Red Notice, Not Worth Anything Were it Not for Ryan Reynolds

At this point it’s obvious that either Ryan Reynolds routinely improvises dialogue or he’s allowed to write his own jokes, because he alone makes Red Notice a mostly entertaining endeavor despite a painfully pedestrian, often lazy script. The Rock is the Rock and Gal Gadot pops in and out as a sultry art thief, doing her damndest to play against Wonder Woman type and spice up the proceedings. The movie manages to be rather sexless nonetheless, beholden to the quick Netflix algorithm that emphasizes pacing over passion or performance. Without a worthy villain and with contrivances that keep stacking until the very end, Red Notice would be an utter failure were it not for Reynolds’ patented banter and Rawson Marshall Thurber’s roaming camera. The latter makes good use of drone photography to animate an early chase sequence through Rome and a later action sequence through a mine shaft. The former is never less than funny, and often hilarious. Combining Deadpool’s meta wit and a script unaware of its own narrative absurdity results in a movie that’s almost so bad it’s good.
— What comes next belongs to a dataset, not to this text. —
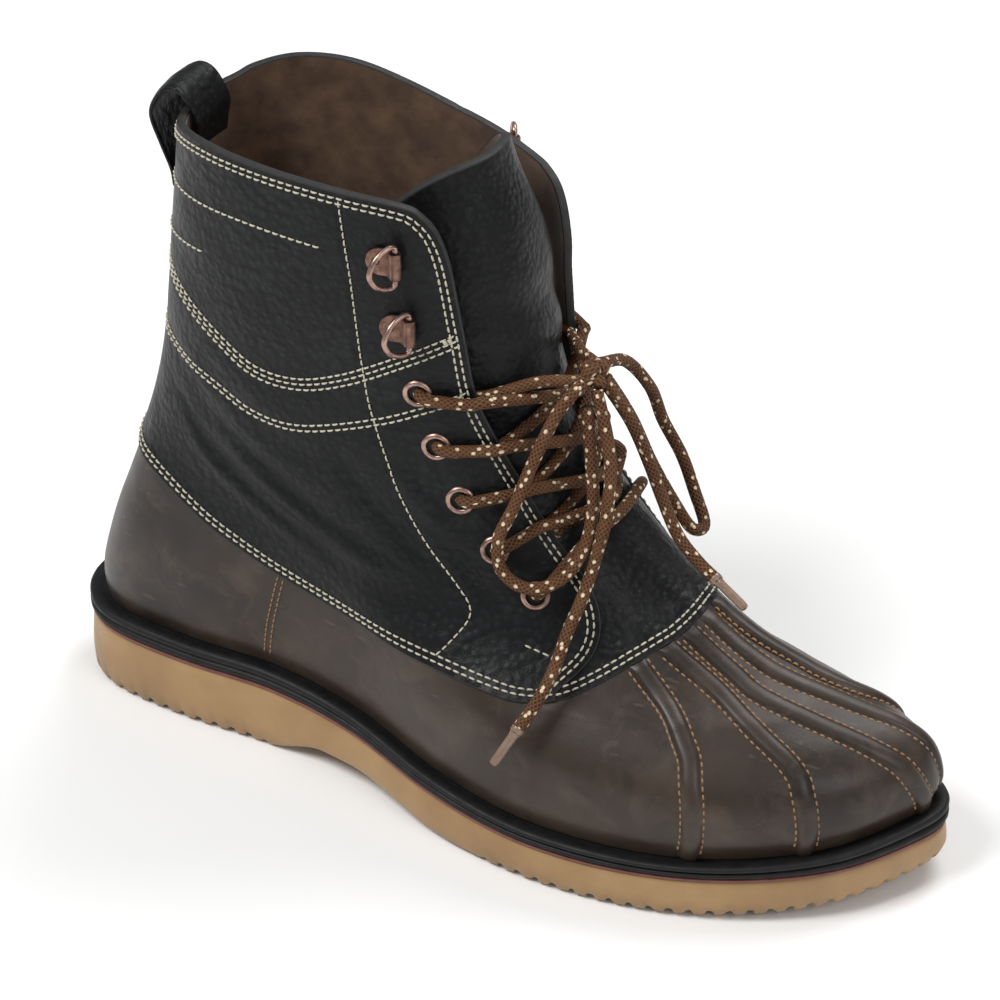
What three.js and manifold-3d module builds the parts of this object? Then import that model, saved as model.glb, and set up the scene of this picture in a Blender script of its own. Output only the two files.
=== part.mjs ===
// Duck boot, right foot. Lengths in millimetres. +X to the toe, +Y to the inner (medial) side, +Z up.
// The tables are in a working frame whose x starts at the back of the heel. The group moves
// everything so that the centre of the heel's tread is the origin.
import * as THREE from "three";
import { mergeVertices } from "three/addons/utils/BufferGeometryUtils.js";
import Module from "manifold-3d";

const wasm = await Module();
wasm.setup();

// Named sizes. Tables give their places as shares of the first three.
const LENGTH = 300.5;
const WIDTH = 100;
const HEIGHT = 218;
const HEEL_CENTRE = { x: 0.14 * LENGTH, y: 0.03 * WIDTH };
const WALL = 1.6;
const QUARTER = 1.2;
const BRIDGE = 0.5;
const BACKSTAY = { wide: 10, thick: 0.6, top: 118 };
const LAP = 0.8;
const GAP = 0.3;
const WELT_OVERHANG = 5;
const WELT_WIDE = 9.5;
const MIDSOLE_THICK = 1.2;
const GUM = { heel: 23, drop: 9.3, toe: 4.2 };
const FEATHER = { heel: 31, drop: 11, toe: 7 };
const ARCH = 6;
const TOE_SPRING = 7;
const INSOLE = { thick: 3.2, ease: 1 };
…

During a climactic hustle through the rainforest in search of Cleopatra’s third egg (they actually call it a “McGuffin” in-movie), Gadot and one annoying FBI spook appear out of nowhere for what must be the fourth time in the span of ninety minutes. Tonally, the film is offset by disparate locations, beginning in the world of high-end art heists and ending in a dusty world of Raiders of the Lost Ark. When Reynolds’ character is nearly one-upped in the end, you might chafe at the point of it all, until finally the film’s inevitable endgame comes to fruition: a set-up for a sequel wherein all three stars are joined in pursuit of the next big score. Red Notice fails as a seductive heist film and exceeds somewhat as an action-adventure romp.

P.S. It’s only Netflix’s most expensive movie until the next most expensive movie they’ve ever made.